This account of his writings says nothing of his work in more recent literatures: a critical biography of Stendhal, books on Kafka and Benjamin and Fielding and the picaresque; and he is always ready to bring his literary and critical skills to the work of biblical criticism. But it seems fair to regard the Hebrew texts as his primary field of interest. His knowledge of Hebrew is clearly profound, and he is skilled at determining which pieces of language were meant as verse, at explaining the narrative devices employed by the ancient authors, at disputing questions of vocabulary and syntax, at citing the opinions of medieval Jewish commentators as well as their successors. It would not be easy to name another person as well qualified for this task.
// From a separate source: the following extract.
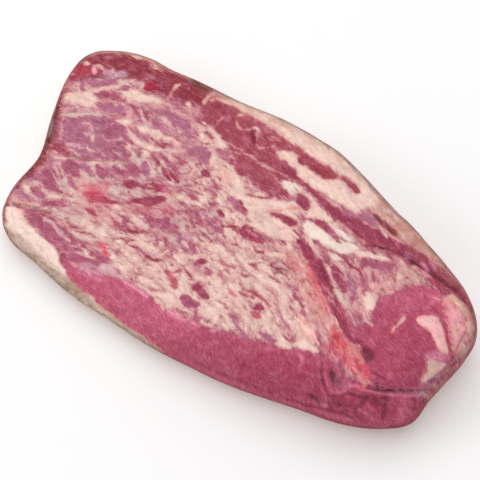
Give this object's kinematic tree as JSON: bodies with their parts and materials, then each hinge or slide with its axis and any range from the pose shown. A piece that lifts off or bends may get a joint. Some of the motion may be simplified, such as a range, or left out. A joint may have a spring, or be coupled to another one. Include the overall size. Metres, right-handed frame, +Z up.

Traduttori, traditori, “translators, traitors” is a very old proverb, and the treachery is the more serious when it affects a sacred text. Translators have sometimes yielded to temptation and made versions favorable to their doctrinal prejudices. These may find support in words or passages that are obscure in the original—a famous instance is in Saint Jerome’s Latin translation (the Vulgate) which renders a Greek nonce word—i.e., a word used only once—that is usually translated “daily bread” as panem supersubstantialem, which makes the bread supernatural, as in the Eucharist. Luther translates the Hebrew word for “life” as “eternal life,” and for him “the deliverer of Israel” becomes “the Savior.” The English and German Bibles of the sixteenth century are, not surprisingly, influenced in their vocabularies by strong Protestant convictions. The Geneva Bible, the version used by most English readers in the second half of the sixteenth century, has a good many partisan Calvinist marginalia. Nothing of this kind would be expected of Alter. Modern translators still have to deal with obscurities; but it is not their job to find doctrine in them, simply to offer an equivalent, perhaps approximate, in the “target” language. Of course they may choose to explain why they reject or prefer this or that reading, and Alter does that, among other things, in his commentary.

Scholarship is traditionally contentious, and it would be miraculous if two translations should be exactly alike. When the Puritans persuaded King James to sponsor a new translation, or revision, his archbishop of Canterbury, the anti-Puritan Richard Bancroft, opposed the plan with the oft-quoted comment “If every man’s humour should be followed there would be no end to translating.” Nor has there been an end. The great achievement of Tyndale, the founder of the English biblical tradition, has not died out—traces of his idiom persist in new translations to this day, via 1611—but it would no longer be enough to eliminate his oddities or his doctrinal prejudices (such as his refusal of words like “priest” and “penance” and “church”) to make his Bible accessible to ordinary people, which was his avowed intention.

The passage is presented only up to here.